Lisa’s Advice for Panel Moderators
First of all, make sure you are happy with the participants on the panel. There is nothing worse than standing up there next to a crew of people who do not make you feel like you’re in good company up there on the stage. Insist on helping to select the participants. or at least refrain from accepting moderator roles when you don’t think the panel participants are worthy of the audience (and you wouldn’t be excited to watch).
A corollary to this is No More Manels. I have stopped agreeing to moderate or participate in panels where there is no gender diversity. Don’t be afraid to bring it up – often times the panel organizer didn’t even realize that they have created a long line for only one particular rest room.
Once you have agreed to moderate, remember: you are the one setting the narrative and you are the one responsible for ensuring the audience is entertained. Yes, I said entertained. I don’t know about you, but I have done some of my best email work during boring panels. If you want to see people looking at you and not at Steve Jobs’ finest contribution to humanity, make sure to spice it up a bit and have some fun.
Beyond that, here are my tips:
- Plan ahead. Do a little research on the topic/people and have a point of view and write your questions out in advance. Even if you don’t use them all at least you have a framework. Share your questions with your panel at least a few days ahead of time but specifically reserve the right to make some up on the spot based on where the conversation takes its natural course. It’s great to ask your panelists to submit questions they want to answer, but do not let any of them turn the panel into a sales pitch. If they go into sales pitch mode while on the panel, use diversionary tactics, like falling over dead, to make your point. Seriously, no one up there who is supposed to be a so-called thought leader should turn themselves into an infomercial.
- Come with a point of view and some data on the topic – You undoubtedly have an opinion on the subject and maybe even some facts you can use to enhance the conversation. Make sure to inject them into the discussion along the way to establish your bona fides on the topic and to reinforce that you are part of the conversation and not just Vanna White. A good technique is to comment on what one of the panelists has just said before you turn it over to the next panelist or question.
- It’s better to have your panelists introduce themselves (give them a strict 1-minute limit each), but ask them to add something fun (What’s your favorite Disney character and why? What did you want to be when you were growing up and what took you off track? If you got to pick it, what would your walk-up music be? (Answer to the last one is Bad to the Bone, obviously). Another option is to ask the panelists the single most interesting thing they have seen or heard at the conference so far.
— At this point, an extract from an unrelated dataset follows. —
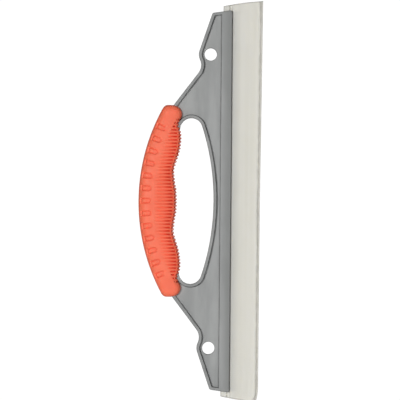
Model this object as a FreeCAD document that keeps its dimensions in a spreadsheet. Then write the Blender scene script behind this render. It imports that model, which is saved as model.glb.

Do not let them say, “Myself.”
- Target specific questions at specific panelists and don’t just go down the line and ask each panelists view on the same question. If you let each and every panelist answer each and every question you end up with the dreaded, ” I agree with what the last person said and now I will repeat it again, nearly verbatim, until the audience falls asleep.” One tactic is to ask the panel, “Does anyone have a different view on that?” and, if no one does, move on because that question has been exhausted. It’s not essential that every panelist gets to make their point on every topic. It is important that each panelist get to speak a similar amount in total, but spread it out.
- Use stories to propel the narrative. Start the panel with a story to draw people in and ask your panelists to comment on it or tell their own. When you prep panelists, tell them to come armed with stories, not just facts. No one asked their mom to tuck them in and read them statistics. People resonate with stories and it makes key points memorable. It’s ok to say, “Do you have an example or can you tell us a story about how that happened?”
- Stir up some controversy – bring up the thing that few ever says out loud and ask for a view on it. Argue a little with your panelists, devil’s advocate style. Don’t be afraid of this – controversy makes for a much better panel. Remember, you are there to educate and entertain. Be polite about it, but don’t be afraid to poke a finger into the strongly held belief of your panelists.
- Diffuse tension with humor – don’t be afraid to make the ironic comment or make a little friendly fun of the panelists or yourself to move the narrative along. When your audience laughs, you know they are paying attention, and everyone relaxes. Relaxed panelists are better, full stop. Uptight panelists are bad panelists, so use humor to loosen everyone up and to keep the audience engaged..
- Have a killer starting question and a killer closing question – something really provocative about the topic that hits hard on the current “big thing” in the field you are covering. If the panel is about venture capital, you could go with, “What was the worst deal you ever made and how did you screw up in selecting it?” If the panel is about medtech, you can go with, “Medtech is dead, right?” If it’s AI (aren’t they all now?), you can say, “So what are your plans for when the robot overlords replace your job with a wired toaster? If digital health, you might try, “On what day of this year will the bubble burst and how much money would you put on that?” It’s always fun to see what you get back when you go right at it. And again,humor is a great way to start as it draws the audience in.
- Watch the audience closely. When panelists get bogged down in details, the audience heads straight for their cell phones (or the door). Don’t be afraid to (politely) interrupt the panelists to get them back on track and out of the weeds. If the audience tunes out, you never get them back! It’s torture to watch hundreds of people check their email when you can’t even check yours.
- Remember: you are in some ways even more important than the panelists. You are the story weaver, the topical air traffic controller and responsible for keeping the attention of the crowd. Thus, you should not be shy about injecting your own thoughts into the conversation. Be one of the experts on the stage. Make comments, state your point of view, don’t be a shrinking violet and don’t fade into the background or minimize your role in the process. If you don’t feel confident enough to comment on the topic, do some research and prepare your self by going to YouTube and finding similar panels to watch or reading a few articles. Be sure to come armed with enough knowledge to help drive the arc of the discussion.
Future moderators, get out there and make me proud!